[start]
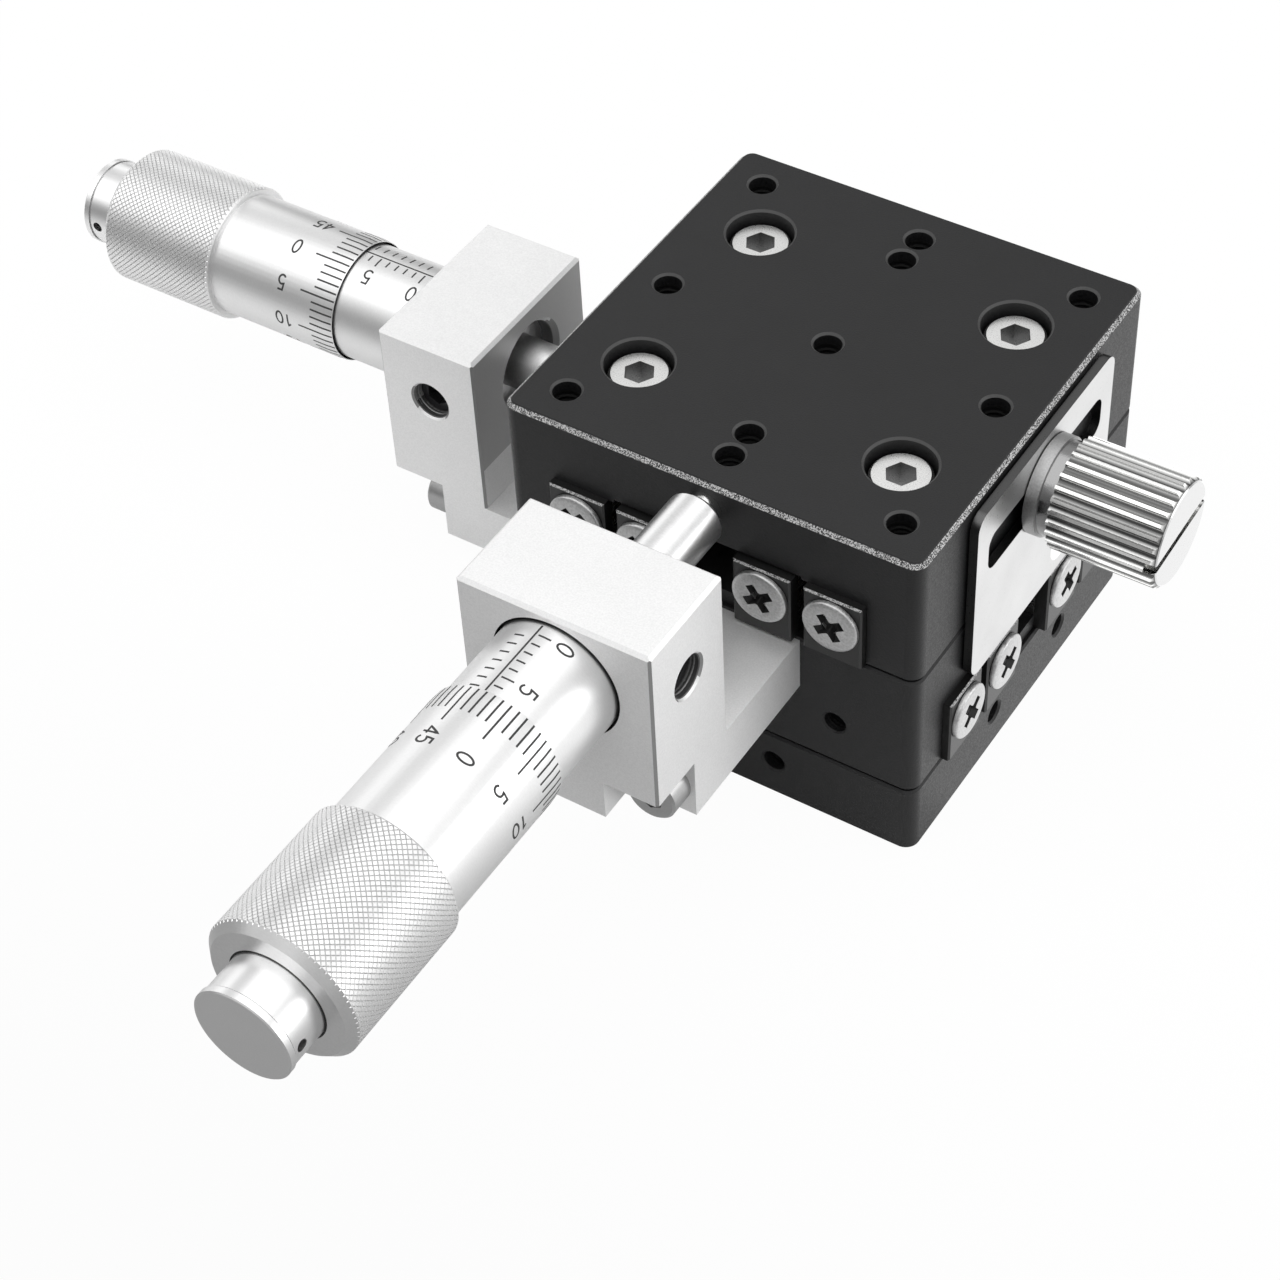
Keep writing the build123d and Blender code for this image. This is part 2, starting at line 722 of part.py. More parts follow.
def clamp_knob():
    """The fluted knob with its neck and stud, about the +X direction."""
    foot = plate_front + washer_gap + washer_thickness
    neck_end = foot + neck_length
    tip = half_side - stud_hole_end + stud_tip_gap
    face = neck_end + knob_length
    knob = turned([(tip, 0), (tip, stud_radius), (foot, stud_radius), (foot, neck_radius),
                   (neck_end, neck_radius), (neck_end, knob_radius), (face - knob_chamfer, knob_radius),
                   (face, knob_radius - knob_chamfer), (face, 0)], around_y=False)
    ring = PolarLocations(knob_radius + flute_standoff, flute_count)
    flutes = [place * Pos(0, 0, neck_end + knob_length / 2) * Cylinder(flute_radius, knob_length + 1)
              for place in ring]
    knob = knob - Compound(flutes)
    slot = Box(2 * knob_radius + 1, knob_slot_width, knob_slot_depth)
    knob = knob - Rot(0, 0, knob_slot_turn) * Pos(0, 0, face - knob_slot_depth / 2) * slot
    return Plane(origin=(0, 0, slot_z), x_dir=(0, 1, 0), z_dir=(1, 0, 0)).location * knob


def make_clamp(name, place, turn):
    """One clamp: plate, screws, washer and knob."""
    nodes[name + "_clamp_plate"] = place * turn * clamp_plate()
    nodes[name + "_clamp_plate_screws"] = group(
        [place * turn * placed(countersunk_screw(), (plate_front, y, plate_screw_z), (1, 0, 0))
         for y in plate_screw_ys])
    start = plate_front + washer_gap
    washer = turned([(start, stud_radius + fit_gap), (start, washer_radius),
                     (start + washer_thickness, washer_radius),
                     (start + washer_thickness, stud_radius + fit_gap)], around_y=False)
    side = Plane(origin=(0, 0, slot_z), x_dir=(0, 1, 0), z_dir=(1, 0, 0)).location
    nodes[name + "_clamp_washer"] = place * turn * side * washer
    nodes[name + "_clamp_knob"] = place * turn * clamp_knob()


# Return springs and the anvils that the spindles push on
def spring():
    """An extension spring, closely wound, with a loop at each end."""
    half = pin_y - loop_radius
    body = rod((0, -half, spring_z), (0, 1, 0), 2 * half, spring_radius)
    body = body - rod((0, -half + spring_wire, spring_z), (0, 1, 0), 2 * (half - spring_wire),
                      spring_radius - spring_wire)
    for end in (-1, 1):
        body = body + Pos(0, end * pin_y, spring_z) * Torus(loop_radius, spring_wire / 2)
    return body


def make_returns(name, place):
    """The return spring of one slide, its two pins and the anvil."""
    nodes[name + "_return_spring"] = place * spring()
    nodes[name + "_spring_anchor_pin"] = place * rod((0, -pin_y, rail_bottom - pin_depth), (0, 0, 1),
                                                     pin_depth + pin_standing, pin_radius)
    nodes[name + "_spring_pull_pin"] = place * rod((0, pin_y, ceiling + relief_depth + pin_depth), (0, 0, -1),
                                                   pin_depth + pin_standing, pin_radius)
    nodes[name + "_anvil"] = place * rod((0, -half_side - anvil_standing, axis_z), (0, 1, 0),
                                         anvil_standing + anvil_length, anvil_radius)


make_plates()
for slide_name, slide_place, slide_turn in (("upper", Pos(0, 0, 0), Pos(0, 0, 0)),
                                            ("lower", lower_place, half_turn)):
    make_guide(slide_name, slide_place, slide_turn)
    make_clamp(slide_name, slide_place, slide_turn)
    make_returns(slide_name, slide_place)
make_micrometer("front", Pos(0, 0, 0))
make_micrometer("left", lower_place)

os.makedirs("parts", exist_ok=True)
for node_name, shape in nodes.items():
    export_step(shape, "parts/" + node_name + ".step")
print(len(nodes), "nodes")
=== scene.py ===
import math

import bmesh
import bpy
from mathutils import Matrix, Vector


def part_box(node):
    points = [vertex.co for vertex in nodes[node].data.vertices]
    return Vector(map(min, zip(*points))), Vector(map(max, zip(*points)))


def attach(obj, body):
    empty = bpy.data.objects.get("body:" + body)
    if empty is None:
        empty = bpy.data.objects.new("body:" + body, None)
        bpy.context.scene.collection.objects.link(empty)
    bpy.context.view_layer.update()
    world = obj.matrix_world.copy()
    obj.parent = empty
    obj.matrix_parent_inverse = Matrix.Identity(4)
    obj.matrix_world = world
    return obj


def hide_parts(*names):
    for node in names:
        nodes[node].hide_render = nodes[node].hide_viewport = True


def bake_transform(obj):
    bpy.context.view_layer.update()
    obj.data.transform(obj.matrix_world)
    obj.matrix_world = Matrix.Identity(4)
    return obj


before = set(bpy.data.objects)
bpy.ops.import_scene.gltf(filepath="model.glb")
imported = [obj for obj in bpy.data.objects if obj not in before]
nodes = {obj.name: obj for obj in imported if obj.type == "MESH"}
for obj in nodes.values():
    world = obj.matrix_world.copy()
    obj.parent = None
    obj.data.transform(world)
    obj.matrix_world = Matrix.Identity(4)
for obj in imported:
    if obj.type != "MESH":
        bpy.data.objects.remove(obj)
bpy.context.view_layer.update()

# Studio. The stage stands on a plain white table under a large overhead softbox, with smaller
# ones on its right, at its back left and at its front left. The camera looks down on the corner
# between the two micrometers through a long lens.
mm = 0.001
camera_azimuth = math.radians(34.907)
camera_elevation = math.radians(46.141)
camera_roll = math.radians(-3.408)
camera_distance = 0.246116
camera_target = Vector((-0.00039, -0.029831, 0.024839))

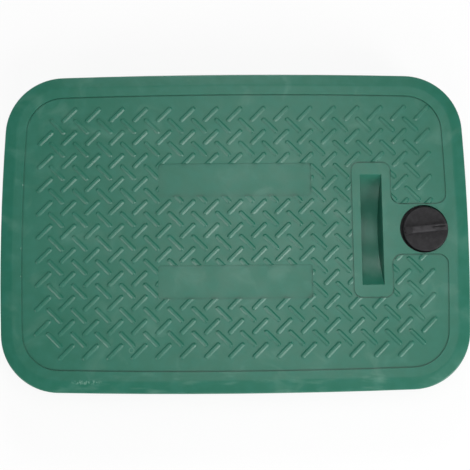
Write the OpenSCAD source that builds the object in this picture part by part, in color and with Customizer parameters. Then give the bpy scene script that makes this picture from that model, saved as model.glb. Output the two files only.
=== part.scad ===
// Lid of a rectangular valve box, with a tread field, a finger pocket and a quarter turn lock.
// The origin is the middle of the lid at the bottom of its ribs, X runs along the length, Z is up.

/* [Lid] */
// Length over the rim
lid_l = 430; // [420:1:440]
// Width over the rim
lid_w = 296; // [290:1:304]
// Height from the bottom of the ribs to the smooth band
lid_h = 44; // [40:1:50]
// Radius of the rim's corners, seen from above
corner_r = 54; // [50:1:58]
// Radius of the long sides, which bow outwards a little
side_r = 5700; // [4500:100:9000]
// Radius of the ends, which bow outwards a little
end_r = 2070; // [1600:10:4000]
// Width of the outer part of the band, which slopes down to the edge
slope_w = 10.5; // [8:0.5:12]
// Drop of that slope
slope_drop = 1.4; // [0.6:0.1:2]
// Radius of the edge between the slope and the skirt
edge_r = 1.5; // [1:0.1:1.8]
// Depth of the skirt that hangs over the rim of the box
skirt_h = 22; // [18:1:26]
// How far the skirt draws in from its upper to its lower edge
skirt_draw = 0.6; // [0:0.1:1]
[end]
Task objective
Taking the lines above, repeat exactly those from the line that contains "make_plates()" through the line that contains "before = set(bpy.data.objects)", and both of those lines as well. Include nothing else.

Response to this exercise
make_plates()
for slide_name, slide_place, slide_turn in (("upper", Pos(0, 0, 0), Pos(0, 0, 0)),
                                            ("lower", lower_place, half_turn)):
    make_guide(slide_name, slide_place, slide_turn)
    make_clamp(slide_name, slide_place, slide_turn)
    make_returns(slide_name, slide_place)
make_micrometer("front", Pos(0, 0, 0))
make_micrometer("left", lower_place)

os.makedirs("parts", exist_ok=True)
for node_name, shape in nodes.items():
    export_step(shape, "parts/" + node_name + ".step")
print(len(nodes), "nodes")
=== scene.py ===
import math

import bmesh
import bpy
from mathutils import Matrix, Vector


def part_box(node):
    points = [vertex.co for vertex in nodes[node].data.vertices]
    return Vector(map(min, zip(*points))), Vector(map(max, zip(*points)))


def attach(obj, body):
    empty = bpy.data.objects.get("body:" + body)
    if empty is None:
        empty = bpy.data.objects.new("body:" + body, None)
        bpy.context.scene.collection.objects.link(empty)
    bpy.context.view_layer.update()
    world = obj.matrix_world.copy()
    obj.parent = empty
    obj.matrix_parent_inverse = Matrix.Identity(4)
    obj.matrix_world = world
    return obj


def hide_parts(*names):
    for node in names:
        nodes[node].hide_render = nodes[node].hide_viewport = True


def bake_transform(obj):
    bpy.context.view_layer.update()
    obj.data.transform(obj.matrix_world)
    obj.matrix_world = Matrix.Identity(4)
    return obj


before = set(bpy.data.objects)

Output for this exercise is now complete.